7. Advanced Tips for Unique Rhythms
- Microtiming Tricks:
Modulate Morph or FX CVs with unconventional LFOs (sample & hold, skewed sines, etc) and reset at non-grid intervals.
- Pseudo-Granular:
By rapidly changing wavetables in response to rhythmic CV, you can approximate digital granular effects for tight, evolving hat and snare textures.
- Custom Wavetable Banks:
With the Wavetable Matrix, create banks with patterns of ‘hits’ and ‘spaces’ to sequence percussive bursts via CV-stepping in multiple directions (matrix navigation via different clocks).
8. Patch Example
Complex Percussion Machine:
1. Draw: Multiple short, ‘click’ and ‘clap’ waveforms, plus a few noisy digital ones, and save them as a wavetable.
2. Patch:
- Master clock → Tempi/Ornament+Crime/Euclidean sequencer.
- Different clock divisions/multiplications to Morph CV, Matrix CV (X/Y), FX Param CV, and trigger drum envelopes.
3. Sequence: At least one slow moving and one fast moving CV through Matrix axes for nested polyrhythms.
4. FX: Animate FM ratio or amount with a skewed or randomized clock for IDM “glitch” edges.

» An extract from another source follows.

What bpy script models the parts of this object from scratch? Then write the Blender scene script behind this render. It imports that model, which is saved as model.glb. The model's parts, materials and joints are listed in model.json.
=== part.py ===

5. Layer: Mix suboscillator out for an underlying bass transient, use main out for sharp attack.
9. Patch Starters
- Euclidean Kicks & Snares:
Use Euclidean trigger sequencer to vary Morph CV: blend between kick-tuned waveform and snare-tuned waveform inside one bank.
- Time-Shifting Snares:
Modulate FX parameters with off-beat LFOs to make the snare timbre evolve at a different rate than the main clock.
- Hats & Clicks:
Load very short, sharp waveforms; crush/bitcrush further with rhythmic triggers on FX Amount CV.